AI is delivering what open source once promised:
- Real user empowerment
- Seamless automation
- Zero‑friction customization
In fact, many of us now use AI models to write missing Linux documentation, troubleshoot obscure errors, and even rebuild our own minimalist distros. Where Linux once gave us the tools to take control, AI is now giving us the means to understand and expand those tools, faster and more intuitively than ever.
This isn't a rejection of open source. It's a reawakening of the original promise—driven not by ideology, but by utility.
When Devotion Dies
In 1999, while working for IBM Canada, I discovered Linux. It was love at first sight. I've spent decades building ever‑faster PCs, running Linux across the board, loving the freedom, the performance, the elegance.
But that era is over.
Modern hardware is throttled by endless security mitigations. Software is increasingly bland, fragile, and indistinguishable. The soul of Linux—the passion, the innovation, the obsession with doing things right—has been replaced by conformity and shortcuts.

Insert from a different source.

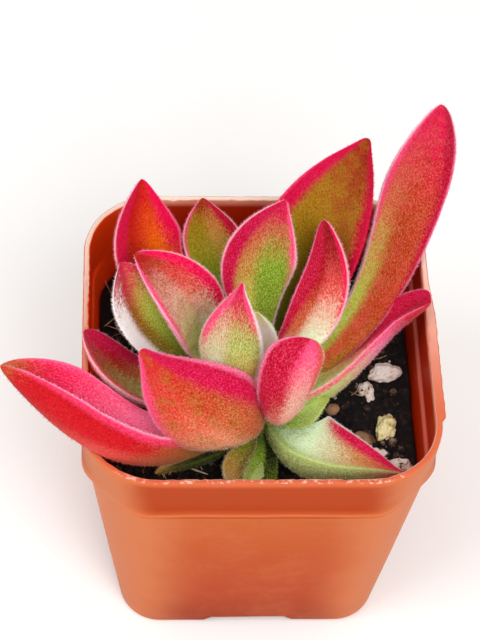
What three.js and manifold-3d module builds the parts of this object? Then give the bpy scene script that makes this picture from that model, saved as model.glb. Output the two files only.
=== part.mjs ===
// Potted ruby slippers echeveria in a small square nursery pot.
// Millimetres, +Z up. The origin is the middle of the pot's underside, and the pot stands on z = 0.
// The photographed side is -Y: the short stem leans back a little and its leaves spread all round.
import * as THREE from 'three';
import { mergeVertices } from 'three/addons/utils/BufferGeometryUtils.js';
import Module from 'manifold-3d';

const wasm = await Module();
wasm.setup();

// Driving dimensions of the pot
const potWidth = 60;
const potHeight = 60;
const potRimCorner = 12.5;
const potFootWidth = 47.2;
const potFootCorner = 7.5;
const potFootRound = 1.2;
const collarHeight = 11;
const collarStep = 0.5;
const collarDraft = 0.35;
const wall = 1.15;
const floorThickness = 3.2;
const footNotch = { width: 13.5, height: 2.4, depth: 7, slope: 1 };
const drainHole = { radius: 2.6, fromMiddle: 13.5 };
const rimLip = { reach: 0.7, height: 1.1, fromY: -17.5, toY: 12 };

// Driving dimensions of the soil, the stem and the gaps between pieces
const gap = 0.3;
const soilLevel = 45;
const soilRelief = 0.45;
const stemFoot = { x: 0.4, y: -10.9, z: 38 };
const stemTop = { x: -0.7, y: -9.0, z: 64.5 };
const stemRadius = 3;

// Corner arcs of every pot outline have this many steps
const cornerSteps = 5;

const finish = {
  pot: { color: 0xd4683f, roughness: 0.42 },
  soil: { color: 0x1d1613, roughness: 0.95 },
  perlite: { color: 0xe9e2d6, roughness: 0.8 },
  bark: { color: 0x8f6b4c, roughness: 0.85 },
  stem: { color: 0x5d7a2c, roughness: 0.7 },
  leaf: { color: 0xc2455a, roughness: 0.65 },
};

// Small helpers

function material(kind, color = finish[kind].color) {
  return new THREE.MeshStandardMaterial({ ...finish[kind], color, metalness: 0 });
}

function seededRandom(seed) {
  let state = seed;
  return () => {
    state = (state * 1664525 + 1013904223) % 4294967296;
    return state / 4294967296;
  };
}

function smooth(x) {
  const u = THREE.MathUtils.clamp(x, 0, 1);
  return u * u * (3 - 2 * u);
}

// Turns a closed geometry into a solid: shared points are merged and faces without area dropped
function solid(geometry) {
  const bare = geometry.clone();
  bare.deleteAttribute('normal');
  bare.deleteAttribute('uv');
  const welded = mergeVertices(bare, 1e-4);
  const index = welded.index.array;
  const faces = [];
  for (let i = 0; i < index.length; i += 3) {
    const [a, b, c] = [index[i], index[i + 1], index[i + 2]];
    if (a !== b && b !== c && c !== a) faces.push(a, b, c);
  }
  const points = welded.attributes.position.array;
  if (signedVolume(points, faces) < 0) faces.reverse();
  const mesh = new wasm.Mesh({
    numProp: 3,
    vertProperties: new Float32Array(points),
    triVerts: new Uint32Array(faces),
  });
  return new wasm.Manifold(mesh);
}

function signedVolume(points, faces) {
  const [a, b, c] = [new THREE.Vector3(), new THREE.Vector3(), new THREE.Vector3()];
  let volume = 0;
  for (let i = 0; i < faces.length; i += 3) {
    a.fromArray(points, 3 * faces[i]);
    b.fromArray(points, 3 * faces[i + 1]);
    c.fromArray(points, 3 * faces[i + 2]);
    volume += a.dot(b.cross(c)) / 6;
  }
  return volume;
}

// Keeps the largest body of a cut solid, so that no loose scrap is left beside it
function largest(body) {
  const pieces = body.decompose();
  return pieces.reduce((best, piece) => (piece.volume() > best.volume() ? piece : best));
}

function mesh(name, body, kind, color) {
  const { vertProperties, triVerts, numProp } = body.getMesh();
  const points = new Float32Array((vertProperties.length / numProp) * 3);
  for (let i = 0; i < points.length / 3; i += 1) {
    for (let k = 0; k < 3; k += 1) points[3 * i + k] = vertProperties[numProp * i + k];
  }
  const geometry = new THREE.BufferGeometry();
  geometry.setAttribute('position', new THREE.BufferAttribute(points, 3));
  geometry.setIndex(new THREE.BufferAttribute(new Uint32Array(triVerts), 1));
  geometry.computeVertexNormals();
  const piece = new THREE.Mesh(geometry, material(kind, color));
  piece.name = name;
  return piece;
}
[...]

If this doesn't change, I can see where it's heading: Linux won't run all my machines. It'll live in a single UTM virtual machine, a ghost of its former glory.
Hopefully, someone out there understands how to steer this ship before it sinks.
Because if Linux loses users like me—users who stuck with it through thick and thin—it won't be long before there's no one left to care.